• **INSTRUCTIONS FOR THE TASK**
Reproduce each line exactly. Skip none.

3D code data
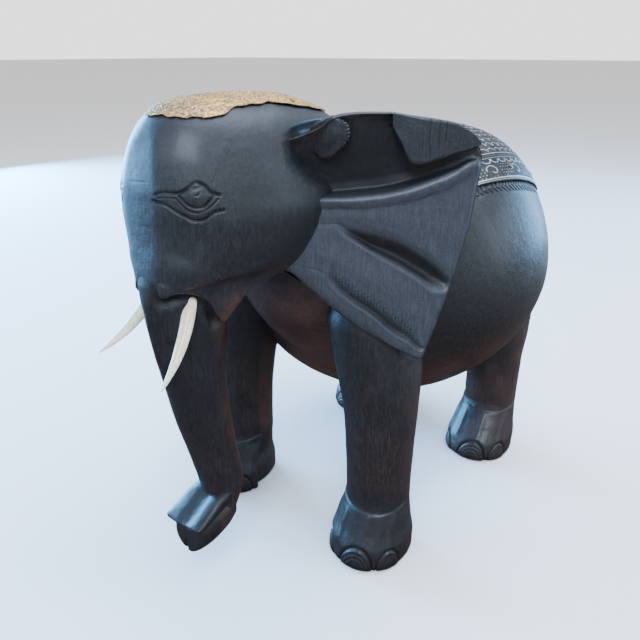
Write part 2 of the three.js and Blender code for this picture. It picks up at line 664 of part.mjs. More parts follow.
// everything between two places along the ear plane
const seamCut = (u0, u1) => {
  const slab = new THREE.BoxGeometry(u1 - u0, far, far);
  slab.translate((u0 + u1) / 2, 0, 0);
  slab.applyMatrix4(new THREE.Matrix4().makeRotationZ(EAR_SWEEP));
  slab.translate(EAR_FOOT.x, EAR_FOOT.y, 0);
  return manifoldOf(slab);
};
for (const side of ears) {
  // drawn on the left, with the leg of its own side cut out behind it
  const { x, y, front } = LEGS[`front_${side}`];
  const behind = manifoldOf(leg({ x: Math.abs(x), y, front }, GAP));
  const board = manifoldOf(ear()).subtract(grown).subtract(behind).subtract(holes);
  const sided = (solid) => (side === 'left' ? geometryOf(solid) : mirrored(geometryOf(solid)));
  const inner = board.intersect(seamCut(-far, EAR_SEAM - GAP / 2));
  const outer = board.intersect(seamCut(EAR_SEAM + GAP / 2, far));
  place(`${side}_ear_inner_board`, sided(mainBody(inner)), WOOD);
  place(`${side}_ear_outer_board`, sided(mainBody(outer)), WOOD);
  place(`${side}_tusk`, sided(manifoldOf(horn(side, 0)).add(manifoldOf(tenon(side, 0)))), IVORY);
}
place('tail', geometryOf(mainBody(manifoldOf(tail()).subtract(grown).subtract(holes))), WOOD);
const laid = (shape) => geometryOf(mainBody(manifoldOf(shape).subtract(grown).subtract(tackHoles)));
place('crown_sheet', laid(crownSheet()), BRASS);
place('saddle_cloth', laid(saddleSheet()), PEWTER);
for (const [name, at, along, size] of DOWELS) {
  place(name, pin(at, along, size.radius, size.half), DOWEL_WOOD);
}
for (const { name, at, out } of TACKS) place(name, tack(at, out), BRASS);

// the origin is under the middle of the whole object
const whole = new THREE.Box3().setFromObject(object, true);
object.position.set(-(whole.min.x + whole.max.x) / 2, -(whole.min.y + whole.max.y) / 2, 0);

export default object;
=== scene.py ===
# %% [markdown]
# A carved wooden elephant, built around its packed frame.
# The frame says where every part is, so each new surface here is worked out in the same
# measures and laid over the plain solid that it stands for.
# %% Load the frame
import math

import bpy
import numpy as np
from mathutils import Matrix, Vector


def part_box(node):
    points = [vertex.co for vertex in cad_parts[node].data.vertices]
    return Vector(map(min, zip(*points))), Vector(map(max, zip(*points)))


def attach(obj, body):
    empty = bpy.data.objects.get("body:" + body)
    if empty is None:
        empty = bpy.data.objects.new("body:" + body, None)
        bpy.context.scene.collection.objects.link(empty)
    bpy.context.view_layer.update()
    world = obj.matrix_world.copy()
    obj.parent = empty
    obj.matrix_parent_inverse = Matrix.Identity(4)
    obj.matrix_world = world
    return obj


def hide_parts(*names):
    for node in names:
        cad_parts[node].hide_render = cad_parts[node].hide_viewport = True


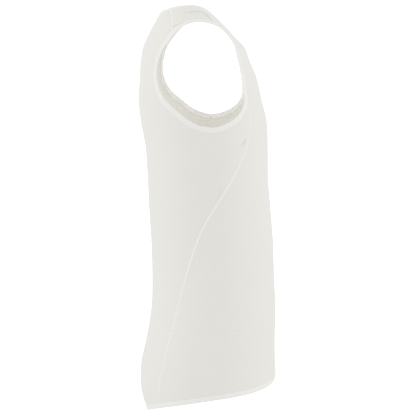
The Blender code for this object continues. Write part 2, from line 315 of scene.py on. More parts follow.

• **TASK ANSWER**
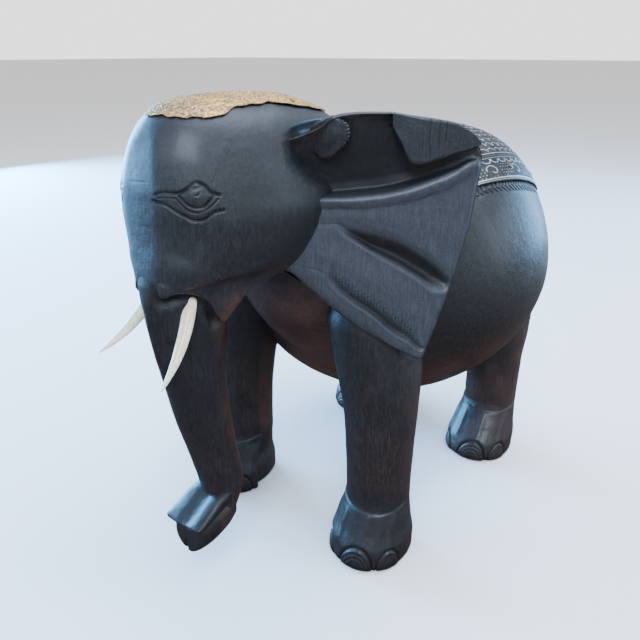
Write part 2 of the three.js and Blender code for this picture. It picks up at line 664 of part.mjs. More parts follow.
// everything between two places along the ear plane
const seamCut = (u0, u1) => {
  const slab = new THREE.BoxGeometry(u1 - u0, far, far);
  slab.translate((u0 + u1) / 2, 0, 0);
  slab.applyMatrix4(new THREE.Matrix4().makeRotationZ(EAR_SWEEP));
  slab.translate(EAR_FOOT.x, EAR_FOOT.y, 0);
  return manifoldOf(slab);
};
for (const side of ears) {
  // drawn on the left, with the leg of its own side cut out behind it
  const { x, y, front } = LEGS[`front_${side}`];
  const behind = manifoldOf(leg({ x: Math.abs(x), y, front }, GAP));
  const board = manifoldOf(ear()).subtract(grown).subtract(behind).subtract(holes);
  const sided = (solid) => (side === 'left' ? geometryOf(solid) : mirrored(geometryOf(solid)));
  const inner = board.intersect(seamCut(-far, EAR_SEAM - GAP / 2));
  const outer = board.intersect(seamCut(EAR_SEAM + GAP / 2, far));
  place(`${side}_ear_inner_board`, sided(mainBody(inner)), WOOD);
  place(`${side}_ear_outer_board`, sided(mainBody(outer)), WOOD);
  place(`${side}_tusk`, sided(manifoldOf(horn(side, 0)).add(manifoldOf(tenon(side, 0)))), IVORY);
}
place('tail', geometryOf(mainBody(manifoldOf(tail()).subtract(grown).subtract(holes))), WOOD);
const laid = (shape) => geometryOf(mainBody(manifoldOf(shape).subtract(grown).subtract(tackHoles)));
place('crown_sheet', laid(crownSheet()), BRASS);
place('saddle_cloth', laid(saddleSheet()), PEWTER);
for (const [name, at, along, size] of DOWELS) {
  place(name, pin(at, along, size.radius, size.half), DOWEL_WOOD);
}
for (const { name, at, out } of TACKS) place(name, tack(at, out), BRASS);

// the origin is under the middle of the whole object
const whole = new THREE.Box3().setFromObject(object, true);
object.position.set(-(whole.min.x + whole.max.x) / 2, -(whole.min.y + whole.max.y) / 2, 0);

export default object;
=== scene.py ===
# %% [markdown]
# A carved wooden elephant, built around its packed frame.
# The frame says where every part is, so each new surface here is worked out in the same
# measures and laid over the plain solid that it stands for.
# %% Load the frame
import math

import bpy
import numpy as np
from mathutils import Matrix, Vector


def part_box(node):
    points = [vertex.co for vertex in cad_parts[node].data.vertices]
    return Vector(map(min, zip(*points))), Vector(map(max, zip(*points)))


def attach(obj, body):
    empty = bpy.data.objects.get("body:" + body)
    if empty is None:
        empty = bpy.data.objects.new("body:" + body, None)
        bpy.context.scene.collection.objects.link(empty)
    bpy.context.view_layer.update()
    world = obj.matrix_world.copy()
    obj.parent = empty
    obj.matrix_parent_inverse = Matrix.Identity(4)
    obj.matrix_world = world
    return obj


def hide_parts(*names):
    for node in names:
        cad_parts[node].hide_render = cad_parts[node].hide_viewport = True


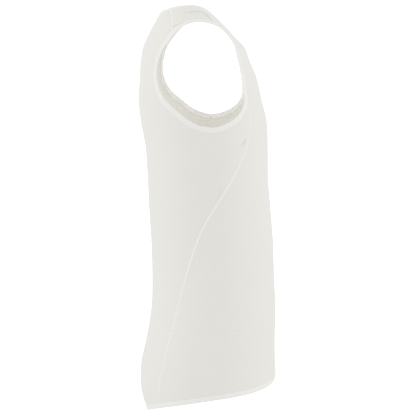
The Blender code for this object continues. Write part 2, from line 315 of scene.py on. More parts follow.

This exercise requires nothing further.